IBM's Nighthawk processor and Loon design advance its push toward quantum advantage and fault tolerance.
NVDA expanded its quantum-classical stack with CUDA-Q and cuQuantum adoption across labs and startups.
In 2025, the quantum-computing industry gained serious momentum. Private and public players accelerated both hardware development and policy support. Companies like IonQ (IONQ - Free Report) , D-Wave Quantum (QBTS - Free Report) and Rigetti pushed forward with more reliable qubits, stronger cloud offerings and growing commercial traction, while investor interest surged. On the policy front, the Trump administration moved aggressively to cement quantum as a national priority; reports in September indicated that the White House was preparing executive actions to drive federal adoption of quantum information science and mandate post-quantum cryptography across agencies.

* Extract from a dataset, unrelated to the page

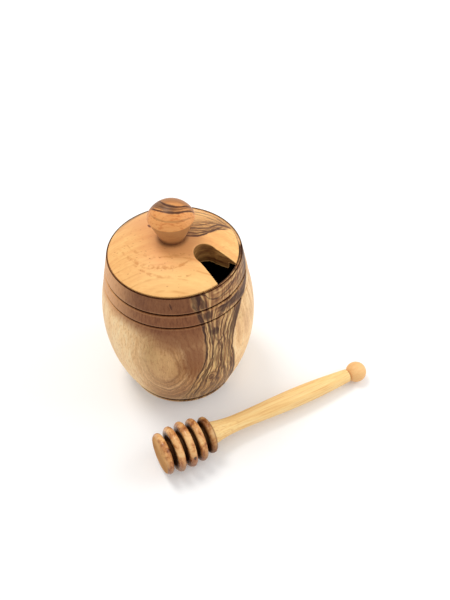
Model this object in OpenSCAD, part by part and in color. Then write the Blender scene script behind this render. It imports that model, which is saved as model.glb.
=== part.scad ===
// Turned olive wood honey pot: a grooved barrel with a drop-in lid,
// a mushroom knob and a ringed dipper lying on the table beside it.
// Millimetres, +Z up, origin at the centre of the pot's foot on the table.

/* [Barrel] */
// Radius of the barrel at its widest point
barrel_r = 44; // [42:0.5:48]
// Height of the widest point above the table
barrel_h = 49; // [46:0.5:52]
// Radius of the long arc that shapes the barrel's side
side_arc_r = 106; // [102:1:130]
// Thickness of the turned wall at the barrel's side
wall = 5; // [4:0.25:6]
// Thickness of the wood under the middle of the hollow
floor_t = 8; // [6:0.5:12]
// Radius of the dished floor inside the pot
floor_dish_r = 55; // [50:1:80]

/* [Foot] */
// Height of the low foot ring
foot_h = 2.2; // [1.5:0.1:3]
// Inset of the foot from the bottom edge of the barrel
foot_inset = 0.4; // [0.2:0.1:1.5]
// Height of the dark V-groove cut above the foot
foot_groove_w = 1; // [0.6:0.1:1.4]

/* [Neck] */
// Height where the barrel's arc meets the conical neck
neck_h = 77.6; // [75:0.2:79]
// Height of the upper of the two neck grooves
groove_h = 85.8; // [84:0.2:88]
// Width of a neck groove at the surface
groove_w = 1.5; // [1:0.1:2]
// Depth of a neck groove
groove_d = 1.4; // [0.8:0.1:1.8]
// Height of the mouth's lip above the table
lip_h = 96; // [94.5:0.5:99]
// Outer radius of the lip
lip_r = 36.5; // [36:0.25:37.5]
// Width of the thin lip that surrounds the lid
lip_t = 0.6; // [0.4:0.1:0.8]
// Depth of the rebate that the lid drops into
rebate_d = 0.9; // [0.6:0.1:1.4]
// Radius of the open mouth inside the rebate
mouth_r = 34.2; // [33:0.1:34.6]

/* [Lid] */
// Clearance all round between the lid's rim and the lip
lid_play = 0.9; // [0.9:0.1:1.3]
// Shift of the loose lid off the pot's axis along X, within its play
lid_x = -0.55; // [-0.55:0.05:0.55]
// The same shift along Y
lid_y = -0.2; // [-0.2:0.05:0.2]
// Thickness of the lid at its rim
lid_edge_t = 1.3; // [1:0.1:2]
// Rise of the domed top above the lid's rim
dome_rise = 9.3; // [6:0.5:11]
// Clearance all round between the spigot and the mouth
spigot_play = 3.3; // [2.5:0.1:4.5]
// Length of the spigot that hangs inside the mouth
spigot_h = 4.5; // [3:0.5:7]
// Radius of the rounded top edge of the lid
rim_round = 0.4; // [0.2:0.1:0.5]

/* [Dipper slot] */
// Compass angle of the slot's round end around the lid
slot_angle = -29; // [-90:1:90]
// Compass angle that the slot opens towards, a little off the radius as cut by hand
slot_turn = -37; // [-38:1:-20]
// Distance from the lid's axis to the middle of the slot's round end
slot_reach = 20.4; // [18:0.2:24]
// Radius of the slot's round end
slot_r = 6.6; // [6:0.1:7.6]
// Angle by which each side of the slot opens towards the rim
slot_flare = 10.5; // [0:0.5:14]

/* [Knob] */
// Radius of the knob at its widest edge
knob_r = 12.4; // [11:0.1:13]
// Radius of the knob where it stands on the lid
knob_foot_r = 6.5; // [6:0.1:8]
// Height of the knob's flared stem
knob_stem_h = 14; // [10:0.5:18]
// Height of the knob's domed head
knob_dome_h = 8; // [6:0.25:9]
// Rounding where the stem turns into the domed head
knob_round = 0.6; // [0.4:0.1:1.2]
// Radius of the tenon glued into the lid
tenon_r = 4; // [3:0.25:5]
// Length of the tenon
tenon_l = 9; // [6:0.5:11]

/* [Dipper head] */
// Number of honey rings
ring_count = 5; // [4:1:6]
// Radius of the largest ring
ring_r = 13.2; // [11:0.1:14]
// Place of the largest ring, counted from the end ring
ring_peak = 1.7; // [1:0.1:2.5]
// Share of the radius lost one step from the largest ring
ring_fall = 0.036; // [0:0.002:0.04]
// Thickness of a ring
ring_t = 4.2; // [3:0.1:5]
// Distance from one ring to the next
ring_pitch = 6.8; // [6:0.1:8]
// Radius of the core between the rings
core_r = 5.6; // [5:0.1:6.5]

/* [Dipper handle] */
// Length from the end ring's middle to the ball's centre
dipper_l = 130.7; // [120:0.5:150]
// Radius of the flared shoulder against the head
shoulder_r = 6.8; // [6:0.1:8]
// Radius of the handle's slim waist
waist_r = 4.8; // [4:0.1:5.5]
// Distance of the waist from the shoulder
waist_at = 17; // [12:1:22]
// Radius of the handle's swell
swell_r = 5.7; // [5:0.1:6.5]
// Radius at the far end, before the neck
tip_r = 4; // [3.5:0.1:4.5]
// Radius of the neck between handle and ball
neck_r = 2.4; // [2:0.1:3]
// Radius of the ball on the end
ball_r = 6.3; // [5.5:0.1:7]
// Radius of the tenon glued into the head
handle_tenon_r = 3; // [2.5:0.1:4]
// Length of that tenon
handle_tenon_l = 14; // [8:0.5:18]

/* [Dipper place] */
// Point on the table under the head's largest ring, along X
dipper_x = 3.2; // [-10:0.1:20]
// The same point along Y
dipper_y = -70.7; // [-85:0.1:-66]
// Turn of the dipper on the table
dipper_turn = 27.9; // [20:0.5:40]

/* [Hidden] */
$fn = 144;
// Glue gap round a tenon, room past its end, and small chamfer on sharp edges
glue = 0.05;
tenon_room = 0.5;
edge = 0.3;
// How far joined solids run into each other, and cutters past a face
lap = 1;
olive = "peru";
pale = "burlywood";
umber = "sienna";

// Barrel: the side's arc is centred inside the pot, level with the widest point
arc_x = barrel_r - side_arc_r;
function side_r(z, inset = 0) = arc_x + sqrt(pow(side_arc_r - inset, 2) - pow(z - barrel_h, 2));
function arc(c, r, a0, a1, n) = [for (i = [0:n]) let (a = a0 + (a1 - a0) * i / n) c + r * [cos(a), sin(a)]];
body_h0 = foot_h + foot_groove_w;
foot_r = side_r(body_h0) - foot_inset;
neck_step = 0.25;
step_r = side_r(neck_h) + neck_step;
function neck_at(z) = step_r + (lip_r - step_r) * (z - neck_h) / (lip_h - neck_h);

// Seat of the lid in the mouth
seat_h = lip_h - rebate_d;
lid_r = lip_r - lip_t - lid_play;
rim_h = seat_h + lid_edge_t;
spigot_r = mouth_r - spigot_play;
dome_r = (pow(lid_r, 2) + pow(dome_rise, 2)) / (2 * dome_rise);
dome_z = rim_h + dome_rise - dome_r;
land_margin = 0.4;
land_r = knob_foot_r + land_margin;
land_h = dome_z + sqrt(pow(dome_r, 2) - pow(land_r, 2));

// Knob: a spherical cap on a flared stem, standing on the lid's land
knob_edge_h = land_h + knob_stem_h;
cap_r = (pow(knob_r, 2) + pow(knob_dome_h, 2)) / (2 * knob_dome_h);
cap_z = knob_edge_h + knob_dome_h - cap_r;

// Dipper: rings swell towards the peak, and the axis drops until ring and ball touch the table
function ring_radius(i) = ring_r * (1 - ring_fall * pow(i - ring_peak, 2));
function ring_tilt(i) = let (a = dipper_l - i * ring_pitch, b = ring_radius(i) - ring_t / 2)
    atan2(b, a) + asin((ring_t / 2 - ball_r) / norm([a, b]));
tilt = max([for (i = [0:ring_count - 1]) ring_tilt(i)]);
head_l = (ring_count - 1) * ring_pitch + ring_t / 2;
stick_l = dipper_l - head_l;
swell_at = stick_l * 0.57;
neck_l = 0.4;
tip_at = stick_l - ball_r - neck_l;
taper_power = 1.8;
function handle_r(s) = s < waist_at
    ? waist_r + (shoulder_r - waist_r) * pow(1 - s / waist_at, 2)
    : s < swell_at
        ? waist_r + (swell_r - waist_r) * (1 - cos(180 * (s - waist_at) / (swell_at - waist_at))) / 2
        : swell_r - (swell_r - tip_r) * pow((s - swell_at) / (tip_at - swell_at), taper_power);

module barrel_profile() {
    intersection() {
        translate([arc_x, barrel_h]) circle(side_arc_r);
        translate([0, body_h0]) square([barrel_r, neck_h - body_h0]);
    }
    polygon([[0, neck_h], [step_r, neck_h], [lip_r, lip_h - edge], [lip_r - edge, lip_h], [0, lip_h]]);
    polygon([
        [0, 0], [foot_r - edge, 0], [foot_r, edge], [foot_r, foot_h],
        [foot_r - foot_groove_w, foot_h + foot_groove_w / 2],
        [side_r(body_h0), body_h0], [0, body_h0]
    ]);
}

module hollow_profile() {
    // The side of the hollow follows the barrel, and its floor is dished
    intersection() {
        translate([arc_x, barrel_h]) circle(side_arc_r - wall);
        translate([0, floor_t + floor_dish_r]) circle(floor_dish_r);
        square([barrel_r, seat_h]);
    }
    translate([0, barrel_h]) square([mouth_r, lip_h]);
    translate([0, seat_h]) square([lip_r - lip_t, lip_h]);
}

module pot() {
    color(olive) rotate_extrude() difference() {
        barrel_profile();
        hollow_profile();
        for (z = [neck_h, groove_h]) v_notch(z);
    }
}

// A V-groove of the stated width and depth, square to the table, at height z
module v_notch(z) {
    r = neck_at(z);
    polygon([[r - groove_d, z], [r + groove_d, z - groove_w], [r + groove_d, z + groove_w]]);
}

// Round at the knob's side, with straight sides that open towards the rim
module slot_outline() {
    reach = lid_r + 2 * lap - slot_reach;
    side = slot_r * [sin(slot_flare), cos(slot_flare)];
    open = side.y + (reach - side.x) * tan(slot_flare);
    circle(slot_r);
    polygon([side, [side.x, -side.y], [reach, -open], [reach, open]]);
}

module lid_profile() {
    // Domed top that runs through a small round into the upright rim
    round_z = dome_z + sqrt(pow(dome_r - rim_round, 2) - pow(lid_r - rim_round, 2));
    round_a = atan2(round_z - dome_z, lid_r - rim_round);
    under = seat_h - spigot_h;
    polygon(concat(
        [[0, under], [spigot_r - edge, under], [spigot_r, under + edge], [spigot_r, seat_h]],
        [[lid_r - edge, seat_h], [lid_r, seat_h + edge]],
        arc([lid_r - rim_round, round_z], rim_round, 0, round_a, 5),
        arc([0, dome_z], dome_r, round_a, atan2(land_h - dome_z, land_r), 24),
        [[0, land_h]]
    ));
}

// Places the loose lid and its knob in the rebate
module on_seat() {
    translate([lid_x, lid_y, 0]) children();
}

module lid() {
    color(olive) on_seat() difference() {
        rotate_extrude() lid_profile();
        rotate(slot_angle) translate([slot_reach, 0, seat_h - spigot_h - lap])
            rotate(slot_turn - slot_angle)
                linear_extrude(spigot_h + lid_edge_t + dome_rise + lap) slot_outline();
        translate([0, 0, land_h - tenon_l - tenon_room])
            cylinder(h = tenon_l + tenon_room + lap, r = tenon_r + glue);
    }
}

module knob() {
    // A small round joins the leaning stem to the spherical cap
    lean = atan2(knob_r - knob_foot_r, knob_stem_h);
    along = [sin(lean), cos(lean)];
    inward = [-cos(lean), sin(lean)];
    start = [knob_r, knob_edge_h - cap_z] + knob_round * inward;
    drop = start * along - sqrt(pow(start * along, 2) - start * start + pow(cap_r - knob_round, 2));
    centre = start - drop * along;
    turn = atan2(centre.y, centre.x);
    color(umber) on_seat() rotate_extrude() {
        translate([0, land_h - tenon_l]) square([tenon_r, tenon_l + lap]);
        polygon(concat(
            [[0, land_h], [knob_foot_r, land_h]],
            arc(centre + [0, cap_z], knob_round, -lean, turn, 8),
            arc([0, cap_z], cap_r, turn, 90, 24)
        ));
    }
}

// Stands the dipper on its largest ring and its ball, at its place on the table
module on_table() {
    translate([dipper_x, dipper_y, 0]) rotate([0, 0, dipper_turn])
        translate([-ring_peak * ring_pitch * cos(tilt), 0, ball_r + dipper_l * sin(tilt)])
            rotate([0, 90 + tilt, 0]) children();
}

module dipper_head() {
    color(umber) on_table() difference() {
        rotate_extrude() {
            square([core_r, head_l]);
            for (i = [0:ring_count - 1]) translate([0, i * ring_pitch]) ring_section(ring_radius(i));
        }
        translate([0, 0, head_l - handle_tenon_l - tenon_room])
            cylinder(h = handle_tenon_l + tenon_room + lap, r = handle_tenon_r + glue);
    }
}

// Half section of a disc with a fully rounded rim
module ring_section(r) {
    translate([0, -ring_t / 2]) square([r - ring_t / 2, ring_t]);
    translate([r - ring_t / 2, 0]) circle(ring_t / 2);
}

module dipper_handle() {
    steps = 40;
    color(pale) on_table() translate([0, 0, head_l]) rotate_extrude() {
        translate([0, -handle_tenon_l]) square([handle_tenon_r, handle_tenon_l + lap]);
        polygon(concat(
            [[0, 0]],
            [for (i = [0:steps]) let (s = tip_at * i / steps) [handle_r(s), s]],
            [[neck_r, tip_at + 2 * neck_l], [neck_r, stick_l], [0, stick_l]]
        ));
        translate([0, stick_l]) intersection() {
            circle(ball_r);
            translate([0, -ball_r]) square([ball_r, 2 * ball_r]);
        }
    }
}

pot();
lid();
knob();
dipper_head();
dipper_handle();
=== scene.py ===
"""Looks of a turned olive wood honey pot with its drop-in lid, knob and dipper."""
import math

import bpy
from mathutils import Matrix, Vector


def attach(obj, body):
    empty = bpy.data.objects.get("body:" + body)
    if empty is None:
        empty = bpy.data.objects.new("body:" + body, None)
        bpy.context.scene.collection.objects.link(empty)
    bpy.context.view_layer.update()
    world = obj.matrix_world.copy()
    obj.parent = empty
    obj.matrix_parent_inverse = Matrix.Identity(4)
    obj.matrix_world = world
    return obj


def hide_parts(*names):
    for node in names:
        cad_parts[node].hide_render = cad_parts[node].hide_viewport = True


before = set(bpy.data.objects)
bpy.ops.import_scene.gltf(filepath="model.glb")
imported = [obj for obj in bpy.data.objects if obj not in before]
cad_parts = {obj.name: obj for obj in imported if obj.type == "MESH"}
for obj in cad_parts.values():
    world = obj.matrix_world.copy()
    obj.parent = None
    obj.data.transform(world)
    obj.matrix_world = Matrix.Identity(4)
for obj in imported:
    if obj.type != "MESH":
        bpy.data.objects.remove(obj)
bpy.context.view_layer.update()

MM = 0.001
# Faces round a turned piece, and the angle from which an edge stays crisp
SEGMENTS = 256
SHARP = math.radians(40)

# Sizes in millimetres, the same as the construction model's
BARREL_R, BARREL_H, SIDE_ARC_R = 44.0, 49.0, 106.0
ARC_X = BARREL_R - SIDE_ARC_R
WALL = 5.0
FLOOR_T, FLOOR_DISH_R = 8.0, 55.0
# Height where the hollow's side meets its dished floor
CORNER_H = 20.5
FOOT_H, FOOT_INSET, FOOT_GROOVE = 2.2, 0.4, 1.0
NECK_H, NECK_STEP = 77.6, 0.25
GROOVE_H, GROOVE_W, GROOVE_D = 85.8, 1.5, 1.4
LIP_H, LIP_R, LIP_T = 96.0, 36.5, 0.6
REBATE_D, MOUTH_R = 0.9, 34.2
SEAT_H = LIP_H - REBATE_D
# Small chamfer on sharp turned edges
EDGE = 0.3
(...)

At the same time, capital flowed into thematic vehicles. The Defiance Quantum Computing ETF (QTUM - Free Report) , which holds a diversified basket of pure-play quantum companies, crossed the $2 billion assets under management (AUM) mark in 2025 and has delivered roughly 25% year-to-date returns, underlining how strongly investors are embracing this long-horizon, high-conviction bet.
Image Source: Zacks Investment Research
Meanwhile, large-cap technology companies also intervened decisively. IBM (IBM - Free Report) advanced its System Two and fault-tolerance roadmap, Google strengthened its algorithmic breakthroughs, Amazon deepened its Braket quantum-cloud integrations and NVIDIA (NVDA - Free Report) expanded its quantum-classical AI stack. Their aggressive investments signaled that hyperscalers view quantum as a strategic frontier, further validating the industry’s commercial potential and accelerating its trajectory.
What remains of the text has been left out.